I took the family on a hike the other weekend. It didn’t turn out exactly the way I envisioned. I learned a few lessons which I hope will serve you.

The Hike

The vibe in our family was frostier than the snow around us.

This isn’t how it was supposed to turn out. This was supposed to be a wonderful, wholesome outing as an entire family.

Kids on an adventure!


Off their screens!

Smiles and togetherness!

Yet, when we arrived at this magical place, which was an actual train wreck, our family outing felt like an even bigger train wreck. The only smile within a hundred yards belonged to our dog Oki. Everyone was quiet and miserable.
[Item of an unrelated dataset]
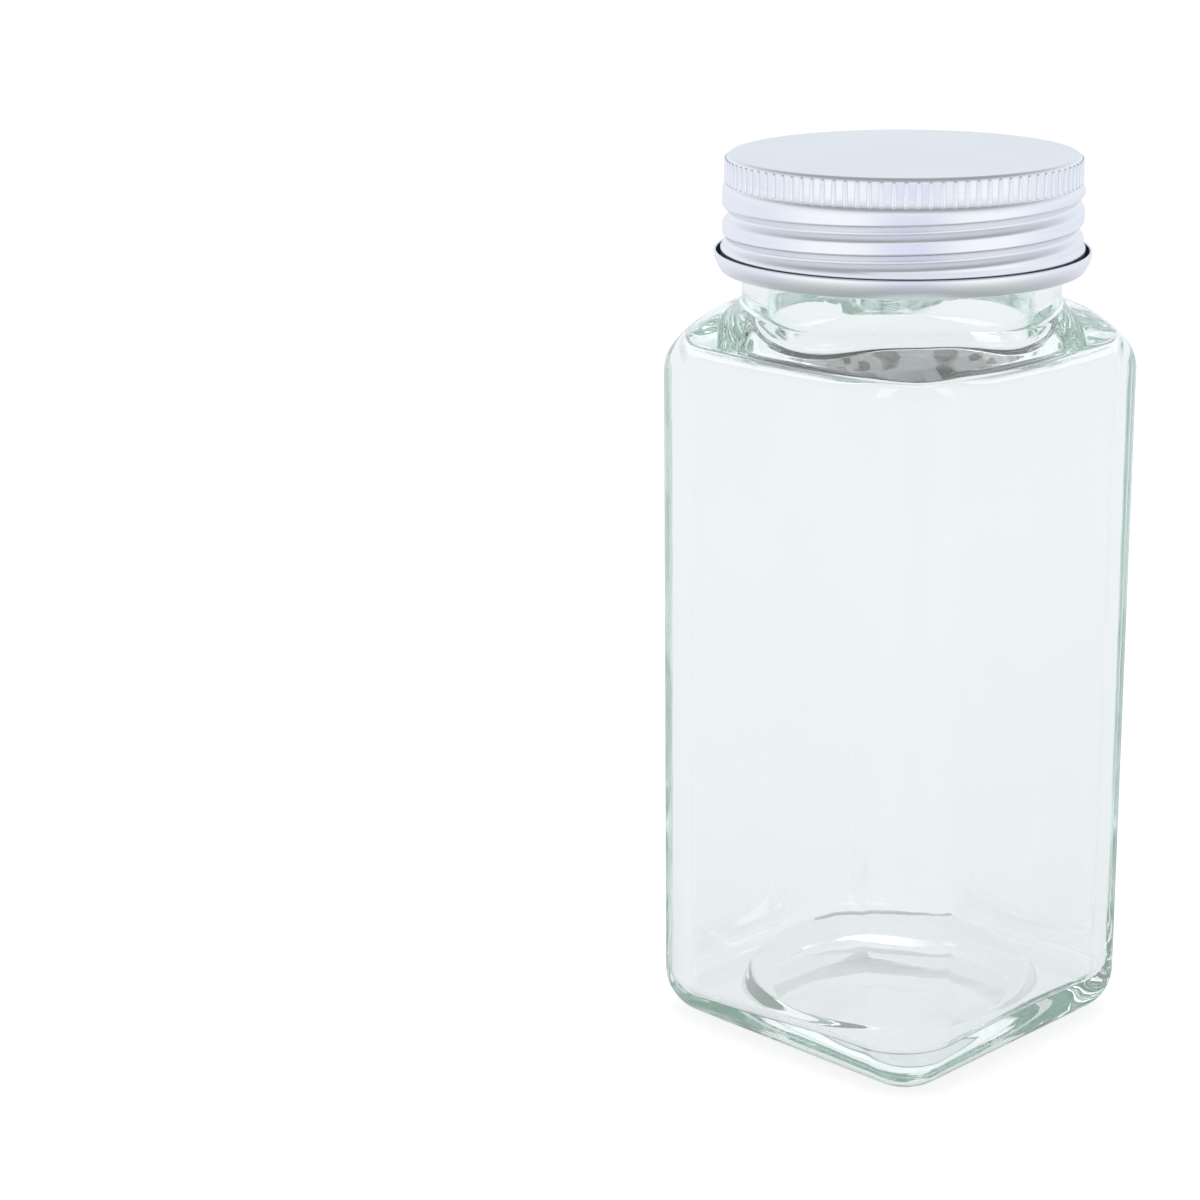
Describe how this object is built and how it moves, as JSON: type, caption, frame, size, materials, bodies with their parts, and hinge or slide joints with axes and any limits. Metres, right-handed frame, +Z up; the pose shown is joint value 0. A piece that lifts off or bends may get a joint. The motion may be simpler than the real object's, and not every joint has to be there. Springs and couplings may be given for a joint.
{
  "type": "spice shaker",
  "caption": "Square glass spice jar with an arched shoulder and screw neck, a snap-in plastic sifter, a foam seal and a knurled aluminium screw cap with an open curl.",
  "frame": {"origin": "middle of the base, on the surface the jar stands on", "axes": "+Z up along the jar's axis, +X and +Y square to two of its flat sides"},
  "size_m": [0.0432, 0.0432, 0.1052],
  "materials": {
    "glass": "clear, smooth, faint green tint in the thick edges",
    "insert_plastic": "moulded, soft sheen, slightly milky",
    "liner_foam": "fine closed-cell foam, matte",
    "cap_metal": "bright satin, rolled"
  },
  "bodies": {
    "jar": {"glass_jar": "glass", "shaker_insert": "insert_plastic"},
    "liner": {"cap_liner": "liner_foam"},
    "cap": {"cap_shell": "cap_metal"}
  },
  "joints": [
    {"name": "cap_lift", "type": "slide", "parent": "jar", "child": "liner", "axis": [0, 0, 1], "range_m": [0, 0.0159]},
    {"name": "cap_turn", "type": "hinge", "parent": "liner", "child": "cap", "pos_m": [0, 0, 0.1], "axis": [0, 0, 1], "range_deg": [0, 1800]}
  ],
  "couplings": [
    {"joint": "cap_lift", "follows": "cap_turn", "m_per_rad": 0.00050532}
  ]
}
The train wreck hike is a 25-minute stroll through a Pacific Northwest forest. In winter, it’s a beautiful, snowy wonderland straight out of a movie. Close to the train wreck site is a suspension bridge over the Cheakamus River. The reward is being able to explore the train wreck site. You can walk in the train cars. You can climb on top. Artists “tag” them and it looks incredible.

When we began the hike, our three boys (aged 8-13) began to wrestle, fight, and generally make a ton of noise. There was a kick in the back and an injured eight-year-old on the ground. Other people on the hike were within earshot. Our boys were running off exploring the forest, off the trail, and out of sight. There a non-zero risk of getting lost.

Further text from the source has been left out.